Nabokov translated Lermontov’s A Hero of our Time in collaboration
with his son. It was the father, however, who wrote the preface. In it, he
remarked on the mechanisms that Lermontov uses to move the story of Pechorin
forward, in a matter of speaking.
“A special feature of the structure of our book is the monstrous but
perfectly organic pat that eavesdroppiing plays in it. Now Eavesdropping is
only one form of a more general device which can be classified under the
heading of Coincidence, to which belongs, for instance, the Coincidental
Meeting – another variety. It is pretty clear that when a novelist desires to
combine the traditional tale of romantic adventure (amorous intrigue, jealousy,
revenge, etc.) with a narrative in the first person, and has no desire to
invent new techniques, he is somewhat limited in his choice of devices.”

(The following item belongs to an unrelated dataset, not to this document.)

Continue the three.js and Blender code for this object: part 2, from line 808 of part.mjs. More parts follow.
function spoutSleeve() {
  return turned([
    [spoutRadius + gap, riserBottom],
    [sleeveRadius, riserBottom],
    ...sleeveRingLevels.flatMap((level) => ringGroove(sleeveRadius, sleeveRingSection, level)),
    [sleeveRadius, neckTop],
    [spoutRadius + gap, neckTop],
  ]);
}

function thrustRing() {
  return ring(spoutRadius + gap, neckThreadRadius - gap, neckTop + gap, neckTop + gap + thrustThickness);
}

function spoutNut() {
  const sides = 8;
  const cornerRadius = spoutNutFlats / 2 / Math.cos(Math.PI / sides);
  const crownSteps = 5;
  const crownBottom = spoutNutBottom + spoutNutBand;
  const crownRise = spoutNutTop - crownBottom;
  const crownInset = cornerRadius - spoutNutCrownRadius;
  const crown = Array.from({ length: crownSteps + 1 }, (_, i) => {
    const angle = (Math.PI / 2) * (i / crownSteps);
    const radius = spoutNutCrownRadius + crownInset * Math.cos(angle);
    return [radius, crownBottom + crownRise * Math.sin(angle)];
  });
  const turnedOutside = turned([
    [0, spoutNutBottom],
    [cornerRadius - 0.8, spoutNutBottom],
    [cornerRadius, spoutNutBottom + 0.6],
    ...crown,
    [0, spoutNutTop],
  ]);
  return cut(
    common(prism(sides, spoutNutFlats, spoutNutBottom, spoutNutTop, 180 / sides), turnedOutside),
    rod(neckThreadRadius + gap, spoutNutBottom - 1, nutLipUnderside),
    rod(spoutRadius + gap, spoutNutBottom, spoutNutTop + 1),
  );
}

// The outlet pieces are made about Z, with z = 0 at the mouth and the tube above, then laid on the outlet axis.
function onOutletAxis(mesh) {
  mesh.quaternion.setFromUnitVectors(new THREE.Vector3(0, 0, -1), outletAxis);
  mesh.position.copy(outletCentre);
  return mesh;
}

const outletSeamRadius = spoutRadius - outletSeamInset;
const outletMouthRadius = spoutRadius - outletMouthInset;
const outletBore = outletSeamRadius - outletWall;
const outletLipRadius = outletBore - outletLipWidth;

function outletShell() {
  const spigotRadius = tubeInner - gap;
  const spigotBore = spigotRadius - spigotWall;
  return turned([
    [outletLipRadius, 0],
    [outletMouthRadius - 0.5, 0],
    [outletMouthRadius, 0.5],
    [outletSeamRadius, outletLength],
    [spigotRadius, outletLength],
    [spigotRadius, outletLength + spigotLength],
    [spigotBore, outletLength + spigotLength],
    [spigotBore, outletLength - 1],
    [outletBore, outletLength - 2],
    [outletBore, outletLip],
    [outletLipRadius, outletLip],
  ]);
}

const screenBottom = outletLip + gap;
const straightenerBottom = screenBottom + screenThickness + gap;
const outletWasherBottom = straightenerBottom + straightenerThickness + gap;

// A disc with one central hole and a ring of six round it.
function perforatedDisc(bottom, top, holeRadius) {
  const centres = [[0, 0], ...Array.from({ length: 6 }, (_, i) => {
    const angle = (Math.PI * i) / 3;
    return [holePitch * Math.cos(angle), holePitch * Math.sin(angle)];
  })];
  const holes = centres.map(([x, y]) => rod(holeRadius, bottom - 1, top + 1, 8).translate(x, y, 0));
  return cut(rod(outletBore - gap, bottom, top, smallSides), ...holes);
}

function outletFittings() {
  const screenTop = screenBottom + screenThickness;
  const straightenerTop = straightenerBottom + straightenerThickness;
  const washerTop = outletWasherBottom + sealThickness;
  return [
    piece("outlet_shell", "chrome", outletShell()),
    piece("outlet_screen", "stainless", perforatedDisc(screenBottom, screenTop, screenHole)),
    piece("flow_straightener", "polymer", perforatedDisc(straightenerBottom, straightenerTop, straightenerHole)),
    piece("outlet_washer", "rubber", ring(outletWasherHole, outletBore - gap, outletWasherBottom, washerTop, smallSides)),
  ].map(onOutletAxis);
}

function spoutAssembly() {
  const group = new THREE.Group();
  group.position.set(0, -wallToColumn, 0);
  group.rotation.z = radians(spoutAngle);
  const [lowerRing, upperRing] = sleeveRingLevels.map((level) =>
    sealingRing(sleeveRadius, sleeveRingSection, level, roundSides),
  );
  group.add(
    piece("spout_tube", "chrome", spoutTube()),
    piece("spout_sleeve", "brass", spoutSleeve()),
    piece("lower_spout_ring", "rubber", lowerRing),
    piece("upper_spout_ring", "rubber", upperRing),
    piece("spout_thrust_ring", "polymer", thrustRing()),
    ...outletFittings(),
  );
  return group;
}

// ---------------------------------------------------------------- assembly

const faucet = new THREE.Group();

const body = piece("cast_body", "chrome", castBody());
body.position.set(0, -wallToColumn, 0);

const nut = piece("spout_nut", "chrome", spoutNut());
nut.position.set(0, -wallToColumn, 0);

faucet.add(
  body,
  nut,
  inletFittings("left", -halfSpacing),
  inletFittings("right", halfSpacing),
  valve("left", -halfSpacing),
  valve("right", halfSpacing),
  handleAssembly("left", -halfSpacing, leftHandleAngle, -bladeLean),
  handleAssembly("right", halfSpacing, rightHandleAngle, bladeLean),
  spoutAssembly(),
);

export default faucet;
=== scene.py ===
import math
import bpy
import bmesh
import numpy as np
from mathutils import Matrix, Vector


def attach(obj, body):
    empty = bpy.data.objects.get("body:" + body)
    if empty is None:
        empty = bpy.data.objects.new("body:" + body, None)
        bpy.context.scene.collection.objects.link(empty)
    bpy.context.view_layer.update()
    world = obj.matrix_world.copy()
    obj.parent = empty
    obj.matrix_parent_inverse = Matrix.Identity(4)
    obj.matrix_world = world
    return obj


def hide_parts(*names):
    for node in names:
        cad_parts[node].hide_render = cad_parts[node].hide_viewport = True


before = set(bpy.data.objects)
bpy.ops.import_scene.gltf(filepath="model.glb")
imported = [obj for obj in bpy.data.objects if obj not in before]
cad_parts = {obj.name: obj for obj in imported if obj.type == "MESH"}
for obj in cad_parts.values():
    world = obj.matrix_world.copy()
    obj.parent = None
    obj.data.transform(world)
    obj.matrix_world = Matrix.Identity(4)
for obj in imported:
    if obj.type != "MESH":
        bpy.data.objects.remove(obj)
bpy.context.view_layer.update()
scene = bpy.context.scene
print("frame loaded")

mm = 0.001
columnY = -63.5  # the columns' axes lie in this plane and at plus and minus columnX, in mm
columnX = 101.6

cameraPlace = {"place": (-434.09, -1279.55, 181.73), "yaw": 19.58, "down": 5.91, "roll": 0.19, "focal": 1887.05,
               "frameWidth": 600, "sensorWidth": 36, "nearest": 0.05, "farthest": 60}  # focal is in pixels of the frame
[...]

Although Nabokov was famously anti-bolshie and refused even to meet
Andrei Bely because Bely was “squishy”, the notion of the device is exported
straight from Skhlovsky. But Nabokov could rightly claim, I suppose, that it
had become part of the repertoire of slavic literary criticism. What it shows,
here, is that Nabokov is making a formalist analysis of the text, viewing the
text’s coincidence as evidence of a choice among a range of devises that would
unite the plot.
One might wonder as well as, however, whether the plot, that
ueber-device, is not itself, necessarily, a coincidence-making machine. In any
case, for Nabokov, the coincidence must have been chosen because Lermontov was
eager to move his total story along:
… our author was more eager to have his story move than to vary,
elaborate and conceal the methods of its propulsion, [and thus] he emplyed the
convenient device of having his Maksim Masimich and Pechorin overhear, spy
upon, and witness any such scene as was needed for the elucidation or the
promotion of the plot. Indeed, the author’s use of this devise is so consistent
thoughout the book that it ceases to strike the reader as a marvelous vagary of
chance and becomes, as it were, the barely noticeable routine of fate.”

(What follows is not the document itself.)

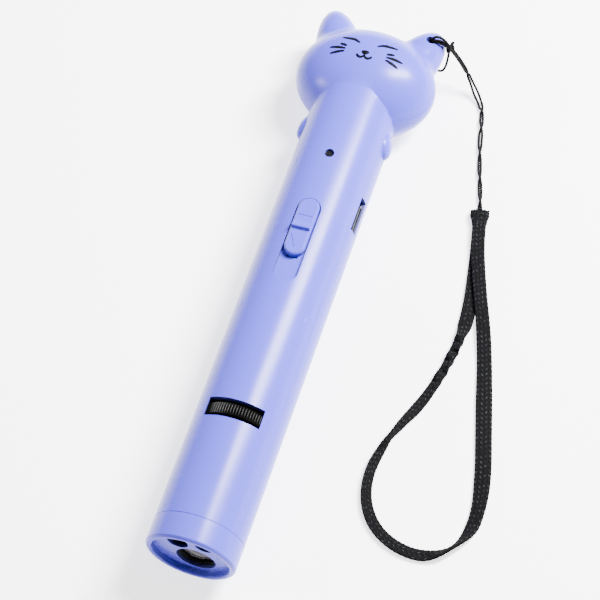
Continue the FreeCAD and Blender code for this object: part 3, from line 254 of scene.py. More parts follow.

I am reminded here of the physicist E.T. Jaynes’ remark that “entropy
is an anthropomorphic concept. For it is a property not of the physical system
but of the particular experiments you or I choose to perform on it.” It is striking that many protagonists in
novels are, in a sense, experimenters in coincidence. That is, they take
coincidences as signs, and follow them so that they produce more coincidences.
In a sense, what Nabokov says about Lermontov, the writer of the novel in which
Pechorin is the chief protagonist, could be said, as well, of Pechorin, in as
much as he makes a plot out of his life, or a portion of his life. To do such a
thing, to incorporate the adventure form into a life, turns coincidence into
the “routine of fate.”
Nabokov is right to mention the adventure form as that in which
coincidence plays the greatest role. The adventure form, of course, has
fissioned into many forms today – the crime novel, sci fi, and, often, the
modern and po mo variants of the novel. I think, for instance, of Patricia
Highsmith, who wrote a number of novels in which the motive force that moves
the plot is the impression that the appearance of a character is coincidentally
like that of another character. For instance, in The Faces of Janus, the entire
motive for the engagement of the poet, Rydal Keener, with the crooked
businessman, Chester McFarland, and his wife Colette, is that Chester
vaguely looks like Rydal’s father and
wife like the cousin that Rydal had a crush on when he was a teen. Even before
Rydal is involved with the couple, the author presents Rydal’s habit of looking
a little too long in the eyes of strangers, seeking Adventure. In a variation on this theme, in Strangers on
the Train, the architect, Guy Haines, meets a rich playboy type named Bruno,
and the two recognize that they are in similar situations: Guy is frustrated by
his wife’s refusal to divorce him so he can marry his girlfriend, and Bruno is
frustrated by his father, who is keeping him from enjoying the family fortune.
They jokingly trade “murders”, except that Bruno actually commits one, the
murder of Guy’s wife. This is a particularly vivid instance of how the device
of coincidence is not something that is confined to a single accident, but
extends into an adventure that is much like a previous state of order becoming
a more and more pronounced disorder.
It is the relation between adventure, coincidence and disorder that
makes coincidence loom so large in crime novels. The very activity of “looking
for clues” is a way of scripting an adventure – a thematically connected series
of social events, in which the social can, unexpectedly, slip away (which is
the fright is meant to be evoked by the lone person entering into some isolated
space, the isolation being defined by the fact that the criminal doesn’t risk
being seen by anyone but the victim. At this point, the criminal operates as
the writer’s surrogate, even if the writer demonizes him or her, for both are
engaged in the scripting of coincidence.